GIVEN MATERIAL:
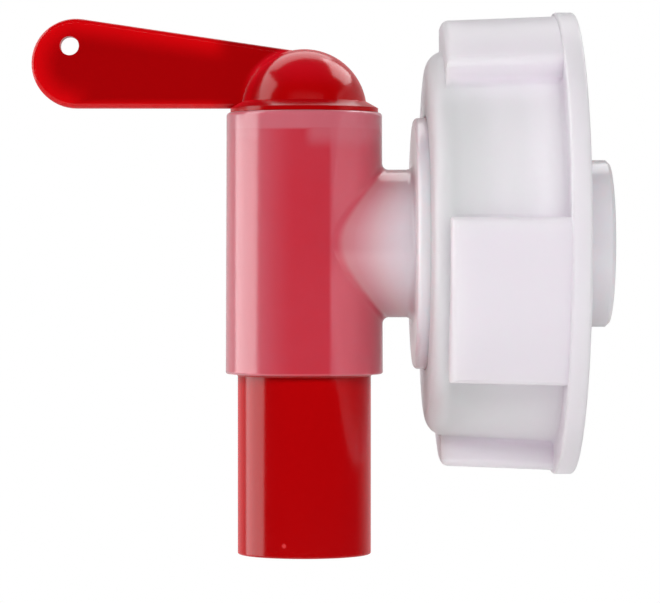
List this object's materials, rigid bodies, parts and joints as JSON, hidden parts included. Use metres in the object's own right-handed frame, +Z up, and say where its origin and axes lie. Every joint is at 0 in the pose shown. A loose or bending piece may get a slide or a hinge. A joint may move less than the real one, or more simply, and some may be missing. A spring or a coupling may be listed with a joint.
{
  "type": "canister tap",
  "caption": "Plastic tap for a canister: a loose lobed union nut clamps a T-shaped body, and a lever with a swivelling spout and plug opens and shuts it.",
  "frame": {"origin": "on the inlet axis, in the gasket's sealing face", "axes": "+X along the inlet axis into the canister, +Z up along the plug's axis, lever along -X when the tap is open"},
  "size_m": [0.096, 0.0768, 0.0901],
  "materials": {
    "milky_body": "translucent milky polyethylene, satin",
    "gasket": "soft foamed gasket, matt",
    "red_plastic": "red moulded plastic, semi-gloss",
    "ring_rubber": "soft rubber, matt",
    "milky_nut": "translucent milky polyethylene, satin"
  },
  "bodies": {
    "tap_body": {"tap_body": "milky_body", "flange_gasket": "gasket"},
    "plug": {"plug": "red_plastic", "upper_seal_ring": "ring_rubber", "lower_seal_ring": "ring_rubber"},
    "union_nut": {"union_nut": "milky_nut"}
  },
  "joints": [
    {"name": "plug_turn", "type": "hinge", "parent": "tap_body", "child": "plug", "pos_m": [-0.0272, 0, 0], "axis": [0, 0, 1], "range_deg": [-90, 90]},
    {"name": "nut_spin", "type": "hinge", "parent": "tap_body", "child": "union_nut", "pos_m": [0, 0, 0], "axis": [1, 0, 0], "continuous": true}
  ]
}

TASK DETAILS:
Extract all the material, leaving every line as it is.

EXERCISE SOLUTION:
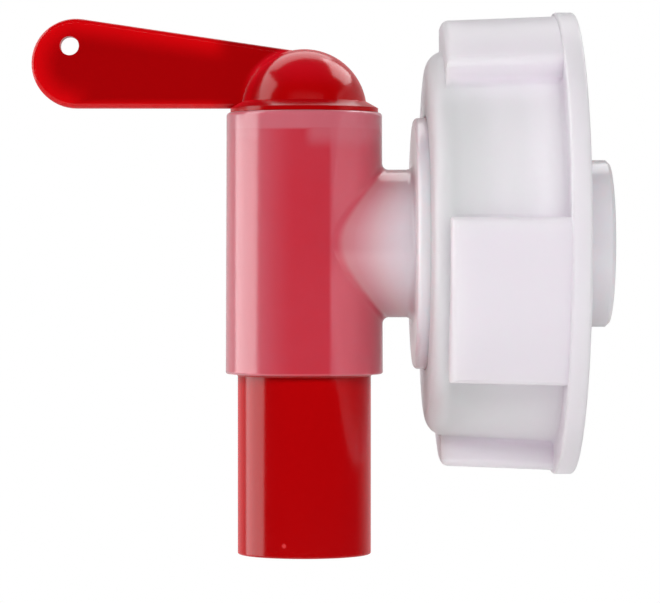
List this object's materials, rigid bodies, parts and joints as JSON, hidden parts included. Use metres in the object's own right-handed frame, +Z up, and say where its origin and axes lie. Every joint is at 0 in the pose shown. A loose or bending piece may get a slide or a hinge. A joint may move less than the real one, or more simply, and some may be missing. A spring or a coupling may be listed with a joint.
{
  "type": "canister tap",
  "caption": "Plastic tap for a canister: a loose lobed union nut clamps a T-shaped body, and a lever with a swivelling spout and plug opens and shuts it.",
  "frame": {"origin": "on the inlet axis, in the gasket's sealing face", "axes": "+X along the inlet axis into the canister, +Z up along the plug's axis, lever along -X when the tap is open"},
  "size_m": [0.096, 0.0768, 0.0901],
  "materials": {
    "milky_body": "translucent milky polyethylene, satin",
    "gasket": "soft foamed gasket, matt",
    "red_plastic": "red moulded plastic, semi-gloss",
    "ring_rubber": "soft rubber, matt",
    "milky_nut": "translucent milky polyethylene, satin"
  },
  "bodies": {
    "tap_body": {"tap_body": "milky_body", "flange_gasket": "gasket"},
    "plug": {"plug": "red_plastic", "upper_seal_ring": "ring_rubber", "lower_seal_ring": "ring_rubber"},
    "union_nut": {"union_nut": "milky_nut"}
  },
  "joints": [
    {"name": "plug_turn", "type": "hinge", "parent": "tap_body", "child": "plug", "pos_m": [-0.0272, 0, 0], "axis": [0, 0, 1], "range_deg": [-90, 90]},
    {"name": "nut_spin", "type": "hinge", "parent": "tap_body", "child": "union_nut", "pos_m": [0, 0, 0], "axis": [1, 0, 0], "continuous": true}
  ]
}